The most recent Gulf of Maine cod assessment said that overfishing is occurring, the stock is overfished, and the stock cannot meet rebuilding objectives even with no fishing.
“But that doesn’t mean there’s any threat of extinction,” Cadrin said. He continued, “The crisis is not a result of irresponsible management or excessive fishing. The managers have followed the scientific advice. The fishermen have stayed within their catch limits. You hear these terms ‘overfishing,’ ‘overfished,’ and it implies the fishermen have been the cause of the problem. If we’re looking for cause, it’s scientific uncertainty. We haven’t updated the assessment frequently enough. There have been abrupt changes in perception. We have arbitrarily rapid expectations of rebuilding and arbitrarily high rebuilding targets.”
Cadrin urged further scrutiny of the science.
“I don’t think we should be shutting down fisheries until we uncover every rock in our assessment and make sure we’re getting it right,” he said. “But we also need to scrutinize the assessment to identify the problems and develop solutions. One of the primary problems is, with such low catch, we need better survey information.”
Cadrin advocated for more survey stations throughout the year sampling all cod habitat.
But until the science has improved, he said, managers and fishermen need to come up with solutions to deal with the current decisions being made. Sectors have been in the throes of trying to sustain their fisheries, but because of limits on codfishing, have only been able to catch about 30 percent of the total groundfish allocation.
“There’s so much multispecies not being caught,” he said. “How can the fleet catch more of that allocation while staying within the limits? Those are the solutions we need work on together.”
“More and more fishermen are scared to death about being able to harvest their other stocks,” said Vito Giacalone, chair of governmental affairs for the Northeast Seafood Coalition. “When we’re at such a low level, as we are with Gulf of Maine cod right now, it is less of an economic factor where the industry is trying to land more cod, because the difference between 500 tons and 1,000 tons isn’t whether you have a cod fishery or don’t have a cod fishery. It’s whether you go to work and catch other stocks or not.”
Giacalone said the problem is not with the models, but with the data, particularly given the fraction of ocean covered by the federal trawl survey. “It’s not about whether they’re going in the right place or not. It’s about how much sampling occurs,” he said, citing “a hundredth of a percent” of swept area sampled for 20 minutes once a year. The survey is inadequate given the complex bottom geography, complex species, and additional factors such as feed and changing water conditions.
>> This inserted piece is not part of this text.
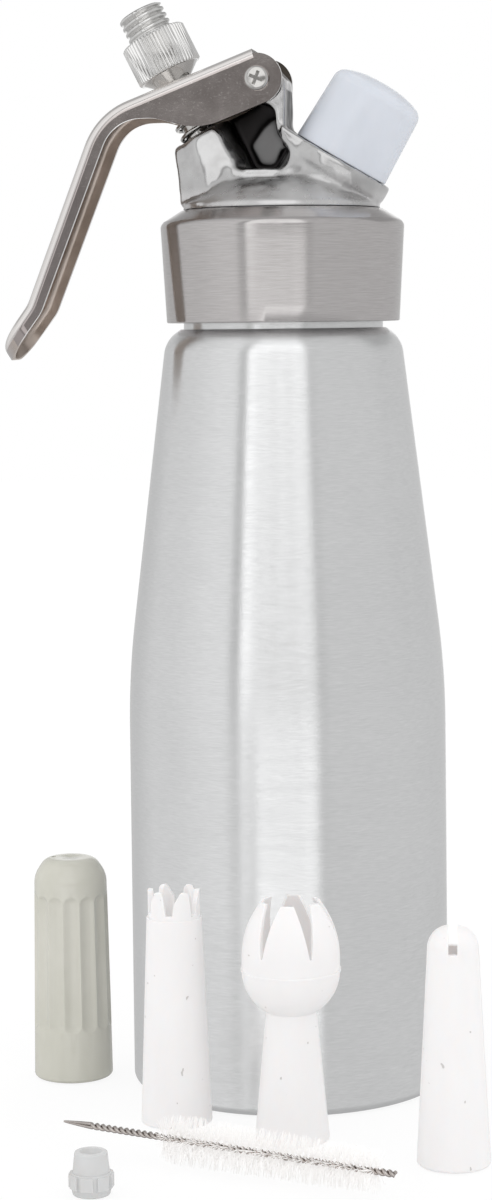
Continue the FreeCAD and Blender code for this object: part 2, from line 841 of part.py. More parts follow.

“It seems to me it’s an incredible crapshoot to try to divine relative abundance only from the trawl survey,” Giacalone said. “There’s a lot of stuff we can get out of the survey that we can’t get out of something else, but we need another way to look at whether the trawl survey is giving us the right relative abundance or is it a good true abundance index.”
Giacalone advocated for better use of fishery-dependent data in the assessment.
But Michael Palmer, an assessment scientist with the Northeast Fisheries Science Center, said the assessment model does use fishery data.
“One of the bigger signals we see is truncation of size and age structure, both in the commercial and recreational fisheries,” Palmer said. “Over the last decade, especially in the last five years, we’ve had very poor recruitment of Gulf of Maine cod. There are consistent indications the Gulf of Maine cod population is in poor condition.”